What is Adjustable Life Insurance? How Does It Work?

What is Adjustable Life Insurance? How Does It Work? What are the benefits? Well Adjustable life insurance is a hybrid policy between term life and whole life insurance. Term life insurance is when the death benefit is paid at the time of death if death occurs within a certain number of years; otherwise, no benefit is paid.

What is Adjustable Life Insurance? Explained

Adjustable life insurance goes by a few different names. It’s sometimes called flexible premium adjustable life insurance, or you might also hear the term universal life insurance. These terms mean the same thing in almost all cases. Adjustable life insurance is often thought of as a hybrid of term life insurance and whole life insurance. It provides coverage for your entire life, like a whole life insurance plan, but it also has some of the flexibility that term life insurance typically provides. Remember, adjustable life insurance is another name for universal life insurance.

Adjustable life insurance allows the policy owner to change the coverage of the policy over time without purchasing new life insurance policies. As life changes, people may need more or less life insurance coverage as they have kids, have a home with a mortgage that needs protection, get married, divorced, and children grow up. One adjustable life insurance policy can handle all of life’s changes.

When you purchase your adjustable life insurance policy, you will choose a lump sum amount for your death benefit. This is the amount that will go to your beneficiaries when you die. This will have a certain premium associated with it, which will change as the insured person ages.

Adjustable life insurance policies also have a cash value component like a whole life insurance policy does. When you pay your premiums, part of your payment goes towards the cash value of your insurance. The cash value will earn interest over time, and your monthly payments will go down as your cash value increases. While the cost of insurance will not drop, the premium that you need to pay into the policy does because the compound growth of the cash will pay a higher and higher proportion of your insurance cost.

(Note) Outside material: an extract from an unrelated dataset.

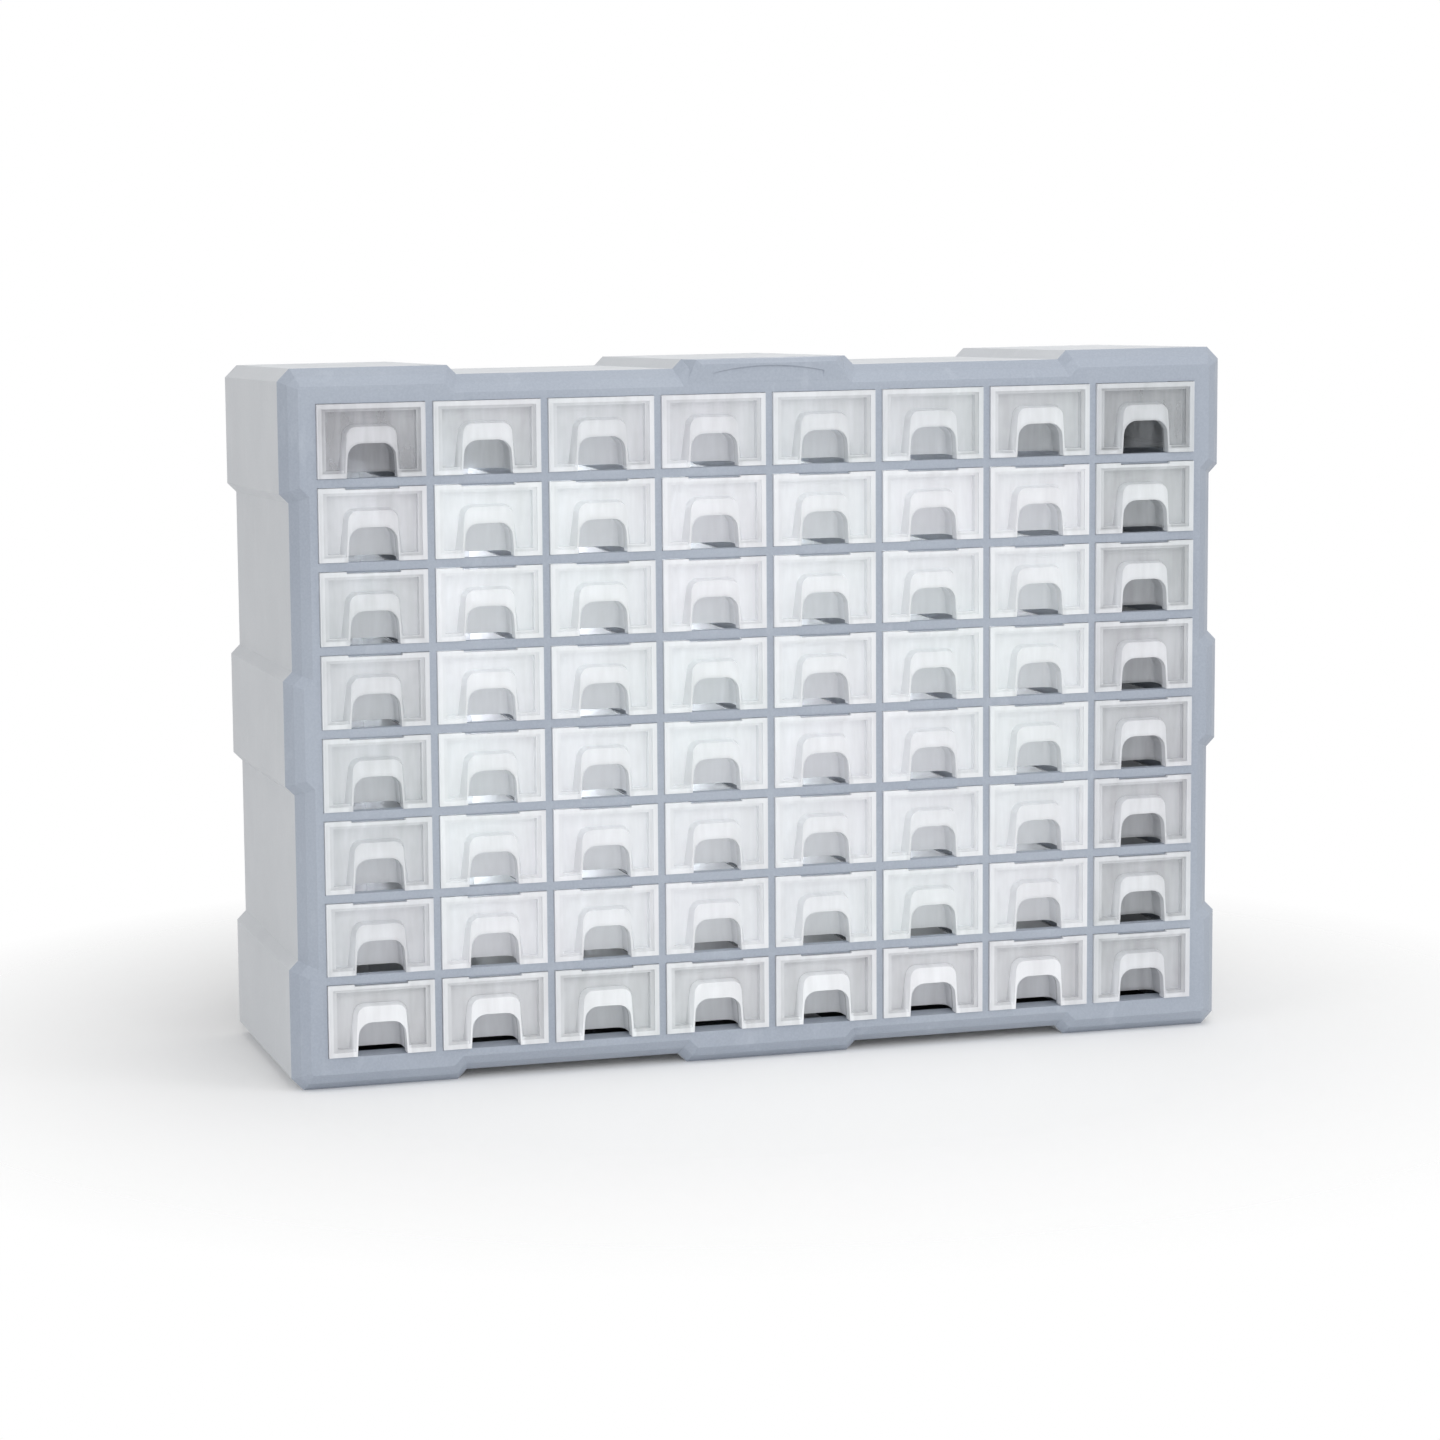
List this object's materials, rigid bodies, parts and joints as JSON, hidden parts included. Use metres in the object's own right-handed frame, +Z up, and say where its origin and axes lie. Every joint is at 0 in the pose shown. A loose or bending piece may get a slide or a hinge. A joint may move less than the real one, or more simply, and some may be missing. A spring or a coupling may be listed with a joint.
{
  "type": "parts bin cabinet",
  "caption": "Small-parts cabinet: a lobed grey case with a bevelled front grid of identical translucent drawers that slide out by arched finger pulls.",
  "frame": {"origin": "middle of the base: the centre of the bounding box in X and Y, on the surface it stands on", "axes": "X to the right as seen from the front, Y from the drawers' fronts to the back, Z up"},
  "size_m": [0.52, 0.1616, 0.375],
  "materials": {
    "frame_plastic": "satin, moulded",
    "case_plastic": "fine-grained, moulded",
    "panel_plastic": "fine-grained, moulded",
    "rail_plastic": "smooth, moulded",
    "drawer_plastic": "frosted, translucent",
    "screw_steel": "zinc plated"
  },
  "bodies": {
    "cabinet": {"front_frame": "frame_plastic", "outer_case": "case_plastic", "back_panel": "panel_plastic", "slide_rails": "rail_plastic", "edge_runners": "rail_plastic", "back_screws": "screw_steel"},
    "drawer_r1_c1": {"drawer_r1_c1": "drawer_plastic"},
    "drawer_r1_c2": {"drawer_r1_c2": "drawer_plastic"},
    "drawer_r1_c3": {"drawer_r1_c3": "drawer_plastic"},
    "drawer_r1_c4": {"drawer_r1_c4": "drawer_plastic"},
    "drawer_r1_c5": {"drawer_r1_c5": "drawer_plastic"},
    "drawer_r1_c6": {"drawer_r1_c6": "drawer_plastic"},
    "drawer_r1_c7": {"drawer_r1_c7": "drawer_plastic"},
    "drawer_r1_c8": {"drawer_r1_c8": "drawer_plastic"},
    "drawer_r2_c1": {"drawer_r2_c1": "drawer_plastic"},
    "drawer_r2_c2": {"drawer_r2_c2": "drawer_plastic"},
    "drawer_r2_c3": {"drawer_r2_c3": "drawer_plastic"},
    "drawer_r2_c4": {"drawer_r2_c4": "drawer_plastic"},
    "drawer_r2_c5": {"drawer_r2_c5": "drawer_plastic"},
    "drawer_r2_c6": {"drawer_r2_c6": "drawer_plastic"},
    "drawer_r2_c7": {"drawer_r2_c7": "drawer_plastic"},
    "drawer_r2_c8": {"drawer_r2_c8": "drawer_plastic"},
    "drawer_r3_c1": {"drawer_r3_c1": "drawer_plastic"},
    "drawer_r3_c2": {"drawer_r3_c2": "drawer_plastic"},
    "drawer_r3_c3": {"drawer_r3_c3": "drawer_plastic"},
    "drawer_r3_c4": {"drawer_r3_c4": "drawer_plastic"},
    "drawer_r3_c5": {"drawer_r3_c5": "drawer_plastic"},
    "drawer_r3_c6": {"drawer_r3_c6": "drawer_plastic"},
    "drawer_r3_c7": {"drawer_r3_c7": "drawer_plastic"},
    "drawer_r3_c8": {"drawer_r3_c8": "drawer_plastic"},
    "drawer_r4_c1": {"drawer_r4_c1": "drawer_plastic"},
    "drawer_r4_c2": {"drawer_r4_c2": "drawer_plastic"},
    "drawer_r4_c3": {"drawer_r4_c3": "drawer_plastic"},
    "drawer_r4_c4": {"drawer_r4_c4": "drawer_plastic"},
    "drawer_r4_c5": {"drawer_r4_c5": "drawer_plastic"},
    "drawer_r4_c6": {"drawer_r4_c6": "drawer_plastic"},
    "drawer_r4_c7": {"drawer_r4_c7": "drawer_plastic"},
    "drawer_r4_c8": {"drawer_r4_c8": "drawer_plastic"},
    "drawer_r5_c1": {"drawer_r5_c1": "drawer_plastic"},
    "drawer_r5_c2": {"drawer_r5_c2": "drawer_plastic"},
    "drawer_r5_c3": {"drawer_r5_c3": "drawer_plastic"},
    "drawer_r5_c4": {"drawer_r5_c4": "drawer_plastic"},
    "drawer_r5_c5": {"drawer_r5_c5": "drawer_plastic"},
    "drawer_r5_c6": {"drawer_r5_c6": "drawer_plastic"},
    "drawer_r5_c7": {"drawer_r5_c7": "drawer_plastic"},
    "drawer_r5_c8": {"drawer_r5_c8": "drawer_plastic"},
    "drawer_r6_c1": {"drawer_r6_c1": "drawer_plastic"},
    "drawer_r6_c2": {"drawer_r6_c2": "drawer_plastic"},
    "drawer_r6_c3": {"drawer_r6_c3": "drawer_plastic"},
    "drawer_r6_c4": {"drawer_r6_c4": "drawer_plastic"},
    "drawer_r6_c5": {"drawer_r6_c5": "drawer_plastic"},
    "drawer_r6_c6": {"drawer_r6_c6": "drawer_plastic"},
    "drawer_r6_c7": {"drawer_r6_c7": "drawer_plastic"},
    "drawer_r6_c8": {"drawer_r6_c8": "drawer_plastic"},
    "drawer_r7_c1": {"drawer_r7_c1": "drawer_plastic"},
    "drawer_r7_c8": {"drawer_r7_c8": "drawer_plastic"},
    "drawer_r8_c1": {"drawer_r8_c1": "drawer_plastic"},
    "drawer_r8_c8": {"drawer_r8_c8": "drawer_plastic"},
    "drawers_row_7_middle": {"drawers_row_7_middle": "drawer_plastic"},
    "drawers_row_8_middle": {"drawers_row_8_middle": "drawer_plastic"}
  },
  "joints": [
    {"name": "r1_c1_slide", "type": "slide", "parent": "cabinet", "child": "drawer_r1_c1", "axis": [0, -1, 0], "range_m": [0, 0.139]},
    {"name": "r1_c2_slide", "type": "slide", "parent": "cabinet", "child": "drawer_r1_c2", "axis": [0, -1, 0], "range_m": [0, 0.139]},
    {"name": "r1_c3_slide", "type": "slide", "parent": "cabinet", "child": "drawer_r1_c3", "axis": [0, -1, 0], "range_m": [0, 0.139]},
    {"name": "r1_c4_slide", "type": "slide", "parent": "cabinet", "child": "drawer_r1_c4", "axis": [0, -1, 0], "range_m": [0, 0.139]},
    {"name": "r1_c5_slide", "type": "slide", "parent": "cabinet", "child": "drawer_r1_c5", "axis": [0, -1, 0], "range_m": [0, 0.139]},
    {"name": "r1_c6_slide", "type": "slide", "parent": "cabinet", "child": "drawer_r1_c6", "axis": [0, -1, 0], "range_m": [0, 0.139]},
    {"name": "r1_c7_slide", "type": "slide", "parent": "cabinet", "child": "drawer_r1_c7", "axis": [0, -1, 0], "range_m": [0, 0.139]},
    {"name": "r1_c8_slide", "type": "slide", "parent": "cabinet", "child": "drawer_r1_c8", "axis": [0, -1, 0], "range_m": [0, 0.139]},
    {"name": "r2_c1_slide", "type": "slide", "parent": "cabinet", "child": "drawer_r2_c1", "axis": [0, -1, 0], "range_m": [0, 0.139]},
    {"name": "r2_c2_slide", "type": "slide", "parent": "cabinet", "child": "drawer_r2_c2", "axis": [0, -1, 0], "range_m": [0, 0.139]},
    {"name": "r2_c3_slide", "type": "slide", "parent": "cabinet", "child": "drawer_r2_c3", "axis": [0, -1, 0], "range_m": [0, 0.139]},
    {"name": "r2_c4_slide", "type": "slide", "parent": "cabinet", "child": "drawer_r2_c4", "axis": [0, -1, 0], "range_m": [0, 0.139]},
    {"name": "r2_c5_slide", "type": "slide", "parent": "cabinet", "child": "drawer_r2_c5", "axis": [0, -1, 0], "range_m": [0, 0.139]},
    {"name": "r2_c6_slide", "type": "slide", "parent": "cabinet", "child": "drawer_r2_c6", "axis": [0, -1, 0], "range_m": [0, 0.139]},
    {"name": "r2_c7_slide", "type": "slide", "parent": "cabinet", "child": "drawer_r2_c7", "axis": [0, -1, 0], "range_m": [0, 0.139]},
    {"name": "r2_c8_slide", "type": "slide", "parent": "cabinet", "child": "drawer_r2_c8", "axis": [0, -1, 0], "range_m": [0, 0.139]},
    {"name": "r3_c1_slide", "type": "slide", "parent": "cabinet", "child": "drawer_r3_c1", "axis": [0, -1, 0], "range_m": [0, 0.139]},
    {"name": "r3_c2_slide", "type": "slide", "parent": "cabinet", "child": "drawer_r3_c2", "axis": [0, -1, 0], "range_m": [0, 0.139]},
    {"name": "r3_c3_slide", "type": "slide", "parent": "cabinet", "child": "drawer_r3_c3", "axis": [0, -1, 0], "range_m": [0, 0.139]},
    {"name": "r3_c4_slide", "type": "slide", "parent": "cabinet", "child": "drawer_r3_c4", "axis": [0, -1, 0], "range_m": [0, 0.139]},
    {"name": "r3_c5_slide", "type": "slide", "parent": "cabinet", "child": "drawer_r3_c5", "axis": [0, -1, 0], "range_m": [0, 0.139]},
    {"name": "r3_c6_slide", "type": "slide", "parent": "cabinet", "child": "drawer_r3_c6", "axis": [0, -1, 0], "range_m": [0, 0.139]},
    {"name": "r3_c7_slide", "type": "slide", "parent": "cabinet", "child": "drawer_r3_c7", "axis": [0, -1, 0], "range_m": [0, 0.139]},
    {"name": "r3_c8_slide", "type": "slide", "parent": "cabinet", "child": "drawer_r3_c8", "axis": [0, -1, 0], "range_m": [0, 0.139]},
    {"name": "r4_c1_slide", "type": "slide", "parent": "cabinet", "child": "drawer_r4_c1", "axis": [0, -1, 0], "range_m": [0, 0.139]},
    {"name": "r4_c2_slide", "type": "slide", "parent": "cabinet", "child": "drawer_r4_c2", "axis": [0, -1, 0], "range_m": [0, 0.139]},
    {"name": "r4_c3_slide", "type": "slide", "parent": "cabinet", "child": "drawer_r4_c3", "axis": [0, -1, 0], "range_m": [0, 0.139]},
    {"name": "r4_c4_slide", "type": "slide", "parent": "cabinet", "child": "drawer_r4_c4", "axis": [0, -1, 0], "range_m": [0, 0.139]},
    {"name": "r4_c5_slide", "type": "slide", "parent": "cabinet", "child": "drawer_r4_c5", "axis": [0, -1, 0], "range_m": [0, 0.139]},
    {"name": "r4_c6_slide", "type": "slide", "parent": "cabinet", "child": "drawer_r4_c6", "axis": [0, -1, 0], "range_m": [0, 0.139]},
    {"name": "r4_c7_slide", "type": "slide", "parent": "cabinet", "child": "drawer_r4_c7", "axis": [0, -1, 0], "range_m": [0, 0.139]},
    {"name": "r4_c8_slide", "type": "slide", "parent": "cabinet", "child": "drawer_r4_c8", "axis": [0, -1, 0], "range_m": [0, 0.139]},
    {"name": "r5_c1_slide", "type": "slide", "parent": "cabinet", "child": "drawer_r5_c1", "axis": [0, -1, 0], "range_m": [0, 0.139]},
    {"name": "r5_c2_slide", "type": "slide", "parent": "cabinet", "child": "drawer_r5_c2", "axis": [0, -1, 0], "range_m": [0, 0.139]},
    {"name": "r5_c3_slide", "type": "slide", "parent": "cabinet", "child": "drawer_r5_c3", "axis": [0, -1, 0], "range_m": [0, 0.139]},
    {"name": "r5_c4_slide", "type": "slide", "parent": "cabinet", "child": "drawer_r5_c4", "axis": [0, -1, 0], "range_m": [0, 0.139]},
    {"name": "r5_c5_slide", "type": "slide", "parent": "cabinet", "child": "drawer_r5_c5", "axis": [0, -1, 0], "range_m": [0, 0.139]},
    {"name": "r5_c6_slide", "type": "slide", "parent": "cabinet", "child": "drawer_r5_c6", "axis": [0, -1, 0], "range_m": [0, 0.139]},
    {"name": "r5_c7_slide", "type": "slide", "parent": "cabinet", "child": "drawer_r5_c7", "axis": [0, -1, 0], "range_m": [0, 0.139]},
    {"name": "r5_c8_slide", "type": "slide", "parent": "cabinet", "child": "drawer_r5_c8", "axis": [0, -1, 0], "range_m": [0, 0.139]},
    {"name": "r6_c1_slide", "type": "slide", "parent": "cabinet", "child": "drawer_r6_c1", "axis": [0, -1, 0], "range_m": [0, 0.139]},
    {"name": "r6_c2_slide", "type": "slide", "parent": "cabinet", "child": "drawer_r6_c2", "axis": [0, -1, 0], "range_m": [0, 0.139]},
    {"name": "r6_c3_slide", "type": "slide", "parent": "cabinet", "child": "drawer_r6_c3", "axis": [0, -1, 0], "range_m": [0, 0.139]},
    {"name": "r6_c4_slide", "type": "slide", "parent": "cabinet", "child": "drawer_r6_c4", "axis": [0, -1, 0], "range_m": [0, 0.139]},
    {"name": "r6_c5_slide", "type": "slide", "parent": "cabinet", "child": "drawer_r6_c5", "axis": [0, -1, 0], "range_m": [0, 0.139]},
    {"name": "r6_c6_slide", "type": "slide", "parent": "cabinet", "child": "drawer_r6_c6", "axis": [0, -1, 0], "range_m": [0, 0.139]},
    {"name": "r6_c7_slide", "type": "slide", "parent": "cabinet", "child": "drawer_r6_c7", "axis": [0, -1, 0], "range_m": [0, 0.139]},
    {"name": "r6_c8_slide", "type": "slide", "parent": "cabinet", "child": "drawer_r6_c8", "axis": [0, -1, 0], "range_m": [0, 0.139]},
    {"name": "r7_c1_slide", "type": "slide", "parent": "cabinet", "child": "drawer_r7_c1", "axis": [0, -1, 0], "range_m": [0, 0.139]},
    {"name": "r7_c8_slide", "type": "slide", "parent": "cabinet", "child": "drawer_r7_c8", "axis": [0, -1, 0], "range_m": [0, 0.139]},
    {"name": "r8_c1_slide", "type": "slide", "parent": "cabinet", "child": "drawer_r8_c1", "axis": [0, -1, 0], "range_m": [0, 0.139]},
    {"name": "r8_c8_slide", "type": "slide", "parent": "cabinet", "child": "drawer_r8_c8", "axis": [0, -1, 0], "range_m": [0, 0.139]},
    {"name": "row_7_middle_slide", "type": "slide", "parent": "cabinet", "child": "drawers_row_7_middle", "axis": [0, -1, 0], "range_m": [0, 0.139]},
    {"name": "row_8_middle_slide", "type": "slide", "parent": "cabinet", "child": "drawers_row_8_middle", "axis": [0, -1, 0], "range_m": [0, 0.139]}
  ]
}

There is a minimum interest rate that you will earn on your cash payments, but it’s also linked to an investment portfolio, and if your investments perform well, your interest will increase. Once your cash value equals the entire amount of the death benefit, you will no longer need to pay regular premiums on the insurance policy. If you can’t make your monthly payments for any reason, you can tap into your cash value to pay for them.

One of the nice things about adjustable life insurance, however, is that it allows you to change the amount of your death benefit as needed. For example, you might want to increase your death benefit to cover higher expected expenses, or you might want to decrease it after you’ve paid off debts or your children have reached adulthood. You also have some control over the amount and frequency of the premiums you pay, which you wouldn’t necessarily get with other types of life insurance policies.

How Adjustable Life Insurance Works

As mentioned before, adjustable life insurance is a type of permanent insurance that offers the added benefit of flexibility. The premiums are paid on a monthly or annual basis, where a portion of the premiums are paid towards the cost of insurance – such as administrative fees and death benefit coverage – while the other portion goes towards the cash value.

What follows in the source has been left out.